NOW, THEREFORE, in consideration of the mutual covenants set forth below, the Parties agree as follows:
ARTICLE 1. DUTIES AND SCOPE OF EMPLOYMENT
Section 1.1. Employment. Employee shall be employed by the Company for a term of twenty-four (24) months, commencing on the Effective Date (the “Employment Term”). The date on which Employee’s employment under this Agreement terminates is referred to herein as the “Termination Date.”
Section 1.2 Duties and Services. During the Employment Term, Employee shall serve as the Company’s Chief Operating Officer / Executive Chef, reporting directly to the Company’s Chief Executive Officer. Employee’s duties and services will be consistent with Employee’s title, position and stature with the Company, subject to the direction of the Company’s Board, or a committee thereof. Employee will devote her reasonable best efforts and substantially all of her business time and attention (except for vacation periods and reasonable periods of illness or other incapacity) to the provision of duties and services under this Agreement and shall perform such duties and services to the best of her abilities in a diligent, trustworthy, businesslike and efficient manner.

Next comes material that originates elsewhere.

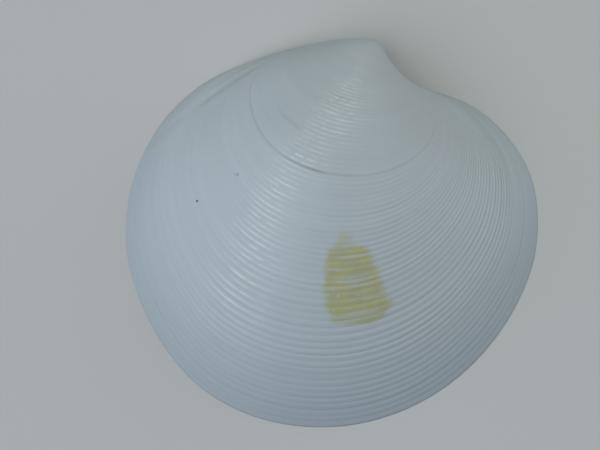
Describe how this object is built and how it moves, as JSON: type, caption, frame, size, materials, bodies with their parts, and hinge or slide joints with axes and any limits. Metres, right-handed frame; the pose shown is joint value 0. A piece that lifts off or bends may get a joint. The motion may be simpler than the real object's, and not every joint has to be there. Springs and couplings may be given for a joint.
{
  "type": "bivalve sea shell valve",
  "caption": "Single valve of a rounded bivalve sea shell: a deep dome with fine growth ridges and a forward-curled beak, hollow below, lying on its flat rim.",
  "frame": {"origin": "middle of the valve's box, on the plane that its rim rests on", "axes": "+Z away from the surface it lies on, through the outside of the dome; +X from the back end to the front end, the way the beak curls; +Y from the lower edge to the beak"},
  "size_m": [0.045, 0.0424, 0.0122],
  "materials": {
    "shell": "satin grey-white shell with a thin brown growth line and a small tan stain"
  },
  "bodies": {
    "root": {"valve": "shell"}
  },
  "joints": []
}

Employee agrees, during the Employment Term, not to actively engage in any other employment, occupation or consulting activity for any direct or indirect remuneration without prior approval of the Board; provided, however, that Employee shall be permitted to serve in any capacity with any civic, educational or charitable organization.
ARTICLE 2. SALARY AND BENEFITS
Section 2.1 Salary. During the Employment Term, the Company will pay Employee, as compensation for her services, a salary of One Hundred Thousand Dollars ($100,000) per year (the “Salary”), payable in accordance with the Company’s normal payroll practices. Payment for services rendered in any partial month shall be prorated assuming a thirty (30) day month. In addition, the Company will pay a bonus based on the achievement of management by objectives as determined from time to time in writing by the Company’s Board or Compensation Committee thereof.
Section 2.2 Benefits. During the Employment Term, Employee will be entitled to participate in the employee benefit plans currently and hereafter maintained by the Company of general applicability to other similarly situated employees of the Company. The Company reserves the right to cancel or change the benefit plans and programs it offers to its employees at any time.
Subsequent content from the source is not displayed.